At our General Convention in August, 2003, the Episcopal Church passed one resolution recognizing “that Israeli demolition of Palestinian homes in the Gaza Strip and the Occupied Territories of the West Bank and East Jerusalem is illegal under international law and is a deterrent to the peace process,” and another recognizing “that the 360 kilometer long Israeli security wall currently under construction and the proposed additional 240 kilometer extension are impediments to the implementation of the performance-based roadmap leading to a final and comprehensive negotiated settlement of the Israeli-Palestinian conflict.”
The complete collection of General Convention resolutions regarding the Middle East can be found here.
The Anglican Communion, of which the Episcopal Church is a member, was meanwhile, working through its Peace and Justice Network toward a set of its own recommendations on how to respond to the crisis in the Middle East. In September, 2004, it released this statement which said, in part:
“We conclude from our experience that there is little will on behalf of the Israeli government to recognize the rights of the Palestinians to a sovereign state to be created in the West Bank – which includes East Jerusalem – and Gaza. Israel, with the complicity of the United States, seems determined to flaunt international laws, whether they are the Geneva Conventions, United Nations resolutions or the most recent decision of the International Court of Justice in declaring the separation wall illegal. In fact, we note that this latter decision is based on building the wall on Palestinian territory, which once again demonstrates the illegality of the Occupation itself. ”

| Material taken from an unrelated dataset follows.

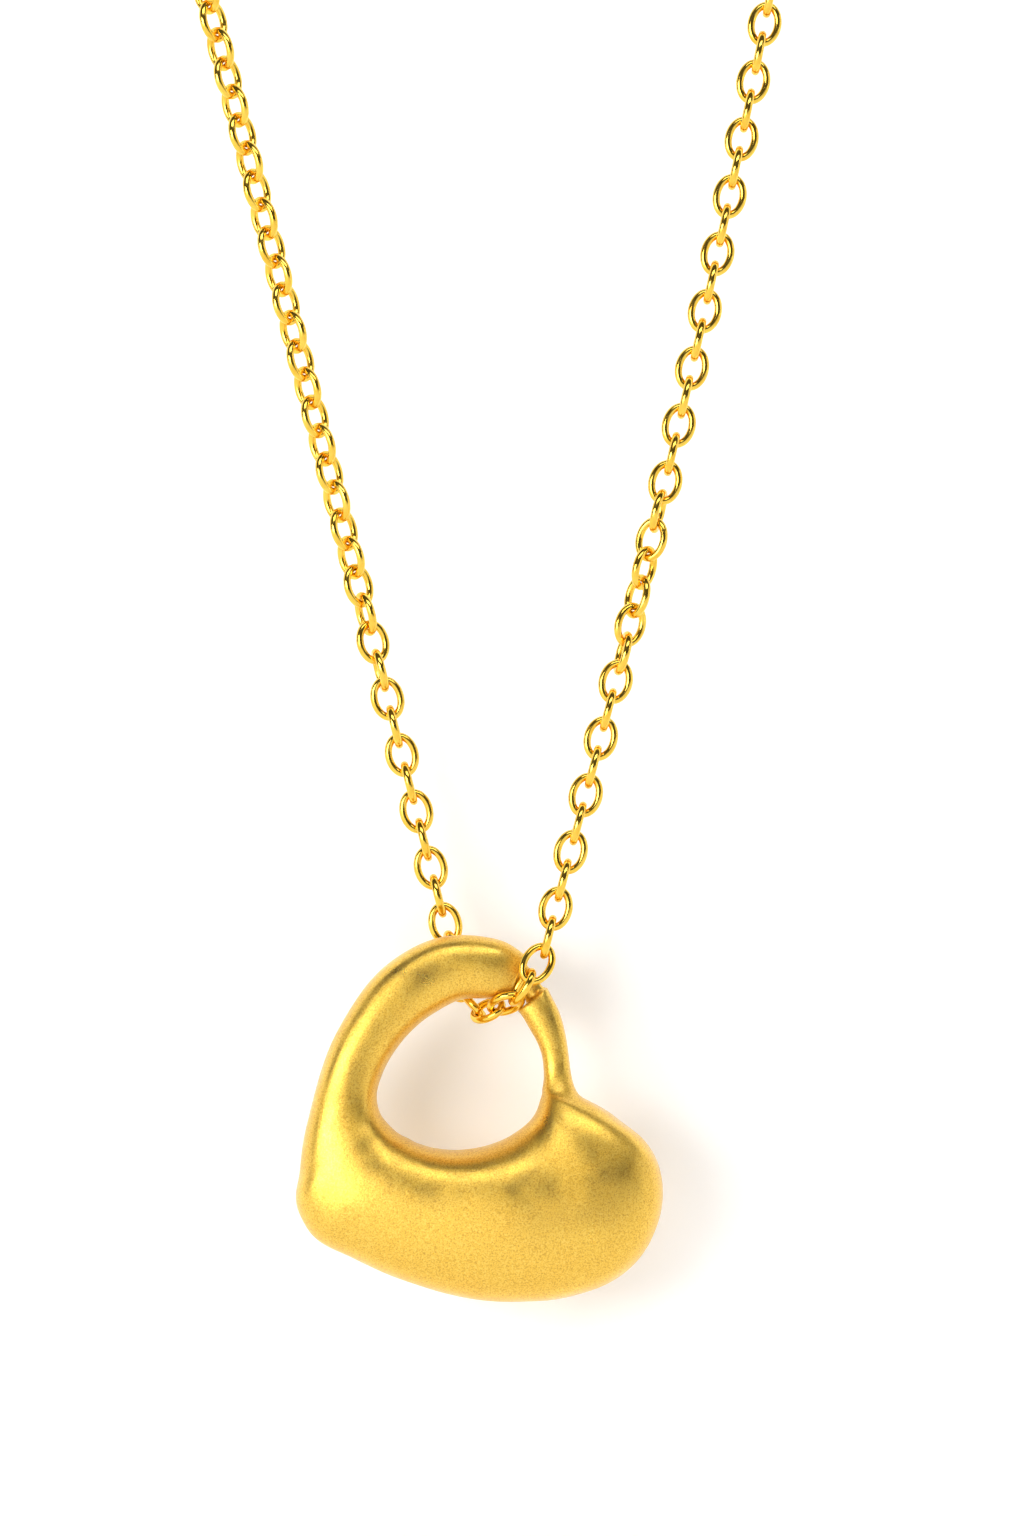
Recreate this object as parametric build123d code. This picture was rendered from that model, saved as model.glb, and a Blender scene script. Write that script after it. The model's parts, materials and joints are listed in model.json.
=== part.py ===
from build123d import *
import os
from math import asin, atan2, ceil, cos, degrees, pi, radians, sin, tan

# Pendant necklace: an open heart on an oval cable chain with a bolt-ring clasp.
# Millimetres, +Z up, the front towards -Y. The necklace hangs as a closed loop in the
# XZ plane. The origin is the centre of the loop's round top, where a neck goes.

# ---- driving dimensions ----
LOOP_R = 35.76            # centreline radius of the round top of the loop
LEFT_TILT = 14.39         # lean of the left strand from the vertical, degrees
RIGHT_TILT_TOP = 11.0     # lean of the right strand near the top
RIGHT_TILT_LOW = 14.9     # and just above the heart
RIGHT_BEND_Z = (-92.0, -134.0)   # the lean grows between these heights

WIRE = 0.47               # round wire of the chain links
LINK_LENGTH = 1.73        # opening of a link, long way
LINK_WIDTH = 1.06         # opening of a link, short way
LINK_END_R = 0.60         # centreline radius of a link's round ends
PLAY = 0.03               # gap between two links that hang on each other
PITCH = LINK_LENGTH - PLAY

HEART_AT = (0.92, -152.79)       # x and z of the middle of the heart
NECK_DEPTH = 0.85         # the core in the groove, front to back
NECK_WIDTH = 1.30         # and across
NECK_SHIFT = 0.28         # how far the core stands out from the ring's midline
CORE_INSET = 0.5          # how far the core runs into the tube and the stem
SECTION_STEPS = 16        # spline steps round a section of the heart
SECTION_COUNT = 40        # even steps of the finished heart along its midline
SQUARE = 0.035            # 0 is an ellipse, more is squarer

RING_R = 2.25             # bolt ring: centreline radius
RING_TUBE_R = 0.55        # outside radius of its tube
RING_BORE_R = 0.42        # inside radius of its tube
GAP_FROM, GAP_TO = 232.0, 276.0  # the mouth, degrees round the ring from +X
BOLT_R = 0.34
BOLT_ARC = (229.0, 306.0)        # the closed bolt
BOLT_TRAVEL = 44.0
SLOT_HALF = 27.0          # half of the knob's slot, degrees
SLOT_WIDTH = 0.40
KNOB_AT = 298.0           # where the thumb knob stands on the closed bolt
KNOB_R = 0.14
KNOB_REACH = 0.95         # from the bolt's centreline to the bead's middle
BEAD_R = 0.26
STOP_ARC = (434.0, 440.0)        # the plug that the spring pushes against
SPRING_R = 0.27
SPRING_WIRE = 0.10
SPRING_TURNS = 11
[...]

The group, which included Canon Brian Grieves, director of Peace and Justice Ministries for the Episcopal Church was immediately criticized by Jewish groups. Abraham H. Foxman of the Anti-Defamation League released a letter that began:
It was with great shock and sadness that we read the report of the Anglican Peace and Justice Network “Give Sight to the Blind and Freedom to the Captives.” We are concerned about the utter lack of balance in this report. There is no evidence of any understanding on the part of the writers of the role the Palestinians have played in their own sad situation.”
Speculation began to spread that the report was laying the ground work for a divestment campaign within the Churches of the Anglican Communion. I wish I could say more about how this happened, and how much of it was justified, but I don’t know. Some Churches in the Communion were more eager to consider divestment than others.
Grieves, and Bishop C. Christopher Epting, the Church’s deputy for Ecumenical and Interfaith Relations, released a statement that said in part:
“The Anglican Peace and Justice Network, representing the full 77 million member Anglican Communion, issued a statement September 22 in Jerusalem following an eight day visit to Palestine and Israel. While that statement did not refer to the issue of divestment, the Network will make a report in June 2005 to the Anglican Consultative Council (ACC) that may include a recommendation about social responsibility in investments. The ACC would consider that report and in turn recommend policy to the individual Anglican provinces. It would then be up to those provinces, including the Episcopal Church, USA, and their governing bodies to reach their own policy decisions. In the case of the Episcopal Church, that would mean the Executive Council and/or General Convention.”
Two months later, the SRI Committee announced that over the next twelve months, it would investigate what corporate actions including corporate dialogues and shareholder resolutions) might be appropriate with (1) companies that contribute to the infrastructure of Israel’s ongoing occupation of the West Bank and the Gaza Strip and (2) companies that have connections to organizations responsible for violence against Israel.
“In doing this work,” the committee said, it would “work in partnership with the Episcopal Church in Jerusalem and the Middle East and with the Anglican Peace and Justice Network, the latter of which is preparing a report for the Anglican Consultative Council in June 2005.”
There matters sat until June 2005, when the Anglican Consultative Council, unanimously passed legislation that
a) welcomed the controversial September 2004 report by the Anglican Peace and Justice Network on the Israeli/Palestinian Conflict.
b) commended the resolve of the Episcopal Church (USA) to take appropriate action where it finds that its corporate investments support the occupation of Palestinian lands or violence against innocent Israelis, and
i) commended such a process to other Provinces having such investments, to be considered in line with their adopted ethical investment strategies
ii) encouraged investment strategies that support the infrastructure of a future Palestinian State
Once again there was strong negative reaction from Jewish leaders which you can sample by scrolling down to June 2005, on this page provided by Boston College
The passage of this resolution once again fueled speculation about divestment. It was seized upon by conservatives in the United States as evidence that the mainline Protestant churches were anti-Israel at a minimum, if not anti-Semitic.
The fact that the resolution did not call for divestment, and that the Episcopal Church had not advocated divestment was lost amidst charges and counter charges. When the Social Responsibility in Investment Committee completed its report and submitted it to executive council, it advocated an entirely different course. (See the early section of this entry.)
The Church of England has now decided on a more aggressive course. People of good faith can disagree on which Church has taken the better path, but I thought it was worthwhile to sort through this thicket of documentation and speculation to demonstrate both what the Church has chosen, and why its choice has sometimes been misunderstood.